Your partner’s culture is a part of your partner. So if you want to get to know your partner you have to get to know your partner’s culture. A huge advantage of cross cultural relationships is that your partner is an expert on its own culture. Your partner can tell you about the delicious food and beautiful countryside. But also about the ways of celebrating national holidays, birthday parties, and much more. The more you get to know about your partner’s culture the easier it becomes to understand your partner. By showing your partner that you are curious, your partner will automatically also show more interest in your culture. And remember, you don’t have to like everything your partner’s culture has to offer.
Different cultures have different ways of communicating
Each family has its own way of communicating. For instance, some families prefer to sugar-coat criticism, or don’t talk about negative things. Other families, however, like an honest and open approach. In cross cultural relationships this can be a big problem. This problem develops over time, usually after a few months. In stead of picking fights about these cultural differences, try to talk about these difference. Try to find out which communication style your partner prefers and see if you can come to an agreement together. During fights or arguments it can be difficult to remember which style your partner prefers. Therefore, it’s important that you can tell each other when you feel offended or not taken seriously.
Don’t be offended by criticism.
In relationships, especially cross cultural relationships, it’s normal to criticize one another from time to time. It may get very personal if your partner criticizes your culture, or the way you’ve been raised. In cross cultural relationships criticism on the partner’s culture is often an attempt to defend and protect their own culture. By responding angrily your partner will probably become more defensive, and the discussion will lead nowhere. In stead of being offended and angry, try to laugh about your partner’s criticism. It’s probably a way to defend its own culture. By asking why your partner thinks the way he does you create an opening to talk about differences in opinion. This way you get to know each other better.
Keep what matters most to you.
Living with your partner doesn’t mean you have to adopt every single habit, belief, or ritual. Often, in cross cultural relationships habits, rituals, and beliefs are so diverse that it’s impossible for you or your partner to adopt every single one of them. Especially, when it means that you have to give up some of your own. By trying to adopt your partner’s culture completely you will walk on egg shells soon because you may not agree with every single thing. And when you walk on egg shells you are not completely yourself. Sooner or later you will return to your own cultural habits. The best thing to do is to pick those rituals, habits, and beliefs that make you happy and respect the ones you do not like so much.

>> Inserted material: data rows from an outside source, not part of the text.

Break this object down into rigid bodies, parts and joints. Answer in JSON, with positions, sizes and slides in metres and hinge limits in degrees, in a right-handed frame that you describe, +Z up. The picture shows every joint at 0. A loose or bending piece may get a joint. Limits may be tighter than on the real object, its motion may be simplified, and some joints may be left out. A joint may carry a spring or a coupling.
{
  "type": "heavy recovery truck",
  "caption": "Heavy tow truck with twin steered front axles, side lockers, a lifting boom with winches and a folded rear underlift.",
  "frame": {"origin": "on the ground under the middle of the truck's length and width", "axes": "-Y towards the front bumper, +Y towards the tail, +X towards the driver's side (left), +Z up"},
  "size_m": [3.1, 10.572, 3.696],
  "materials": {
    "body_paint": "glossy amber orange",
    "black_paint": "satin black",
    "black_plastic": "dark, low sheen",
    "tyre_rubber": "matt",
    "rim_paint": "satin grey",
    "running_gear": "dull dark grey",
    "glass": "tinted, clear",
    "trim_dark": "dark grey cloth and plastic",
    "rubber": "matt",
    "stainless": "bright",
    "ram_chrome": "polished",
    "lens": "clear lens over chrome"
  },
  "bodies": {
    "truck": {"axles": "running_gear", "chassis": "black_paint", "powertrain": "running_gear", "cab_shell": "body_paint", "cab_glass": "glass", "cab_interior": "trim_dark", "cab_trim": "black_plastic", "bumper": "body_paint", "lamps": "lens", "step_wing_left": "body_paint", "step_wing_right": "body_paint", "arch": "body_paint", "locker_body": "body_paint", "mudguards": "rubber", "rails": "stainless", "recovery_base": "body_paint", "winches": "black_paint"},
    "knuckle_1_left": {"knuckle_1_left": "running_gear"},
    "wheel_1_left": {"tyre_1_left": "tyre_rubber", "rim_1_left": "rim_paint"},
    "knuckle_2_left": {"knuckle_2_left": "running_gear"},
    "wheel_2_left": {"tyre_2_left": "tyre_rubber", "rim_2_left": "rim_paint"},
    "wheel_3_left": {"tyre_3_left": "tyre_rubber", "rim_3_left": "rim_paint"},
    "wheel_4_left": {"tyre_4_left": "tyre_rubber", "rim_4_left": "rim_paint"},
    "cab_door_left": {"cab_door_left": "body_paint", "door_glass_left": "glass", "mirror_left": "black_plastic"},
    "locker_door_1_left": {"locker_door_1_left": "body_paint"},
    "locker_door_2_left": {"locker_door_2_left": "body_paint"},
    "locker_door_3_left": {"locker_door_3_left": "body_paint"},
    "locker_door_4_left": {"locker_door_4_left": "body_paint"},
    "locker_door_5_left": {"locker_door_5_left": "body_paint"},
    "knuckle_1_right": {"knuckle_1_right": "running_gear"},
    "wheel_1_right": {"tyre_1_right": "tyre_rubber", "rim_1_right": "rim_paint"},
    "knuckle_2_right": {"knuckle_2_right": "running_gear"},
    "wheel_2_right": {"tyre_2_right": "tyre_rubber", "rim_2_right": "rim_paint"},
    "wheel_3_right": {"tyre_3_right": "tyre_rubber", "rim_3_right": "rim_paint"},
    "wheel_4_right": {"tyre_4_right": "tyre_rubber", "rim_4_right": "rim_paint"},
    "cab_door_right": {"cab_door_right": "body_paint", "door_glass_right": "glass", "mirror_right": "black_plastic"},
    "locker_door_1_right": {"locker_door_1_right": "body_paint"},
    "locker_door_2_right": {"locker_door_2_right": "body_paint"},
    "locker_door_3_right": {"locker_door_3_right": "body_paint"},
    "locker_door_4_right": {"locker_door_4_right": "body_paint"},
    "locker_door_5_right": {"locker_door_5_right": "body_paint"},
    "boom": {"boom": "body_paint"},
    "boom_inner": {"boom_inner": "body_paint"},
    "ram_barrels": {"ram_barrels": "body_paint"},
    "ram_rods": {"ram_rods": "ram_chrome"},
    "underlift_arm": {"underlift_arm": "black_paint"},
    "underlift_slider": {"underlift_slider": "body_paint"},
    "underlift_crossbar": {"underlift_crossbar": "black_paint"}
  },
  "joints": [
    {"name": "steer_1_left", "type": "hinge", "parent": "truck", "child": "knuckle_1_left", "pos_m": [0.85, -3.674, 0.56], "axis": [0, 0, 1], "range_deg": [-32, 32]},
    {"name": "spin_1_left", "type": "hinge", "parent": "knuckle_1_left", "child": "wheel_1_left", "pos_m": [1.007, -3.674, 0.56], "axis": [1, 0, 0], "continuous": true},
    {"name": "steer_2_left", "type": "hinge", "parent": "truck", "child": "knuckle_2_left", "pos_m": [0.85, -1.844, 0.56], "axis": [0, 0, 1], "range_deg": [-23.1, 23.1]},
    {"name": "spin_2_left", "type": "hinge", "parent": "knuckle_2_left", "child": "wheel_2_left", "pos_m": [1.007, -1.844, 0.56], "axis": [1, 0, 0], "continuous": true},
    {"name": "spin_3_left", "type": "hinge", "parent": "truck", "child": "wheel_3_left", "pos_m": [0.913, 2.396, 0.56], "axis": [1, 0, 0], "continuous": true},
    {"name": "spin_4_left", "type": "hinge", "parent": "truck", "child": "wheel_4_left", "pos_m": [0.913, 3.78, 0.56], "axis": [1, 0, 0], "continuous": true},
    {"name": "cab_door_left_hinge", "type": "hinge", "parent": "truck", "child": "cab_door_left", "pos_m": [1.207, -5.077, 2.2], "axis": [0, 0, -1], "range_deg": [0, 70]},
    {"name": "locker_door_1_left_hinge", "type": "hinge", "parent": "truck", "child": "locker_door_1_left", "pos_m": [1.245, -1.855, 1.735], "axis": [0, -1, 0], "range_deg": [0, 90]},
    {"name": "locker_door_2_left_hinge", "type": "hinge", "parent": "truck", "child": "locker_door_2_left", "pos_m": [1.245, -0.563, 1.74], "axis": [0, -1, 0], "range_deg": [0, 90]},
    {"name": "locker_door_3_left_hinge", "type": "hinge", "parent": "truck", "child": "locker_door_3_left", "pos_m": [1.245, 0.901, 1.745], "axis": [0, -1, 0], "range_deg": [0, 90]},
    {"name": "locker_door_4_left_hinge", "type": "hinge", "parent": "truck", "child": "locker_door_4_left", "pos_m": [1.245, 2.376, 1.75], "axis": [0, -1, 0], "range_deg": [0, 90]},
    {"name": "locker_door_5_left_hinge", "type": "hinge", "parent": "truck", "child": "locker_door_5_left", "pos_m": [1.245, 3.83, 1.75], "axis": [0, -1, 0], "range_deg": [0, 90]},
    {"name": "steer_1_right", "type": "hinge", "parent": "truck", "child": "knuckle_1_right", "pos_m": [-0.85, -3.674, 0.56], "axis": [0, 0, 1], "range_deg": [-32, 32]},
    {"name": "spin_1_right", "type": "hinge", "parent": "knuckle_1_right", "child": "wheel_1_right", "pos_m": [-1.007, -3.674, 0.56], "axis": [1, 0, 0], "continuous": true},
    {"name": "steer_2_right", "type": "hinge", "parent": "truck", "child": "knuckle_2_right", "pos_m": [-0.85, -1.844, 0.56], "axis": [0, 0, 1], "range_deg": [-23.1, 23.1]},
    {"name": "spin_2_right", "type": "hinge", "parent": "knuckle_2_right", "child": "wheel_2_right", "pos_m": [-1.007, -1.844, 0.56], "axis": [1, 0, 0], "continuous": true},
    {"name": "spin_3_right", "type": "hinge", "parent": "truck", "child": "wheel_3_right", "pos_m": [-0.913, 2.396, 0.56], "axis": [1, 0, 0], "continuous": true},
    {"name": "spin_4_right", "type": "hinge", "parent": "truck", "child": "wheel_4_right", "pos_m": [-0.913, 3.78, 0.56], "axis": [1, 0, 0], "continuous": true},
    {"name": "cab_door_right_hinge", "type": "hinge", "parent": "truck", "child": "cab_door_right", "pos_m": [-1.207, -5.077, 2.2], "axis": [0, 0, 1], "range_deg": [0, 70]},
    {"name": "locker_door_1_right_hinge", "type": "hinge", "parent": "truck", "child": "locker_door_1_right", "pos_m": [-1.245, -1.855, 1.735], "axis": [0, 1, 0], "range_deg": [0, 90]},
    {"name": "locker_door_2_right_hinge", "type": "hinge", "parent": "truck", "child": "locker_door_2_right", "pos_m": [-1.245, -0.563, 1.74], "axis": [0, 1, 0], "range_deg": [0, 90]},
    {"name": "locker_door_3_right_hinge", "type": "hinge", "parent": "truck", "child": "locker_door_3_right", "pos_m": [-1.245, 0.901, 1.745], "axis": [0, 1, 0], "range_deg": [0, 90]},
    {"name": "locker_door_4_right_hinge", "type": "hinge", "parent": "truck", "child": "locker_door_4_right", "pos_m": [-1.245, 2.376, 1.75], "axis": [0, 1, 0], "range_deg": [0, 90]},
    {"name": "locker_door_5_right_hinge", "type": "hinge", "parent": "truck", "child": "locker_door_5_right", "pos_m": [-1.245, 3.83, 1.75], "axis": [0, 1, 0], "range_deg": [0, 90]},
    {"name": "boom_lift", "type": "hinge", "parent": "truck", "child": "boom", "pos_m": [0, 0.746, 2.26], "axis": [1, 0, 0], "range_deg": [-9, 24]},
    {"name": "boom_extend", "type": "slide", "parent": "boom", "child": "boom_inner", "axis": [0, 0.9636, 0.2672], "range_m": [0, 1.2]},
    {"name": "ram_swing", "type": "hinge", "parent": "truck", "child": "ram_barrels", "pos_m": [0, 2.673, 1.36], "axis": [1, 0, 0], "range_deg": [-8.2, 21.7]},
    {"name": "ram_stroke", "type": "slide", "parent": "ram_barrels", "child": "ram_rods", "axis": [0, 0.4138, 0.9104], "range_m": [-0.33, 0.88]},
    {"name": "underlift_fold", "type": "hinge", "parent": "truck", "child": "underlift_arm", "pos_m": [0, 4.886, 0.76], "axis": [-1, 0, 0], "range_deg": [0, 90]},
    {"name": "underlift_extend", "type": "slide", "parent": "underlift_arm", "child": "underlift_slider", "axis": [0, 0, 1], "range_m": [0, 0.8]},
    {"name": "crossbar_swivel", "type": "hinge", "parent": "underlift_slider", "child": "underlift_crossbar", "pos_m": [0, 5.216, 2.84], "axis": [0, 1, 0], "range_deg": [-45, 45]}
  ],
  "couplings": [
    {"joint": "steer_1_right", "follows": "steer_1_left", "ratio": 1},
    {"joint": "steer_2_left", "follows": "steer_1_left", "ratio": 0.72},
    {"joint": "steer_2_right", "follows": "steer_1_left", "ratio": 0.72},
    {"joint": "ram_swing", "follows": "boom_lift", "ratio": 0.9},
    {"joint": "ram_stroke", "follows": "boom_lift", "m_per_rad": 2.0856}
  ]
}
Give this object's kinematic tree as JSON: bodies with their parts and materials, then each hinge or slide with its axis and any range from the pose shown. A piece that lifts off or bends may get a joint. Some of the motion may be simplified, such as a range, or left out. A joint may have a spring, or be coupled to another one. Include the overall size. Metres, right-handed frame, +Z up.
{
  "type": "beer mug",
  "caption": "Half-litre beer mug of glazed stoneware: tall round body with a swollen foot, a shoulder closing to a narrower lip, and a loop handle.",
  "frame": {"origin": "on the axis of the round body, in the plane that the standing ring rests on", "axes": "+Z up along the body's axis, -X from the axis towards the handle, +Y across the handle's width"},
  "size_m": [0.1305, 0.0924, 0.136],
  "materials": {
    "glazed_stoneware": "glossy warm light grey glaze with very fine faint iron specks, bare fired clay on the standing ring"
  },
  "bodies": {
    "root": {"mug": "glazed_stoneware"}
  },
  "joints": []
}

Every person has it’s own rhythm in a relationship. For some people it is easier to adjust to changes and new cultural elements in a relationship, whereas for other this may take a little longer. Be patient with your partner. Give your partner time and opportunity to adjust to changes. And accept it if your partner can’t get used to certain habits. Don’t try to rush things because that causes your partner to feel pressurized. It may cause your partner to walk on egg shells and that’s not what you want. If you think your partner is worth it, then patience should not be a problem at all.
Plan for the future.
Making plans for the future can be tricky. For some people it’s normal to talk about children after one month, whereas for others it’s never a good time. Some people want to live in their native country, whereas others want the life of an expat. In some cultures it’s normal to take care of the parents once they are old, whereas in other cultures this is uncommon. Culture can affect future plans a lot. In cross cultural relationships it’s important to talk about your plans for the future so you won’t be surprised in the end. Talk about the way your partner wants to marry, and how many children your partner wants. Talk about where your partner wants to live and so on. It might not seem important in the beginning, but after a while it may be these differences in opinion that can drive the two of you apart.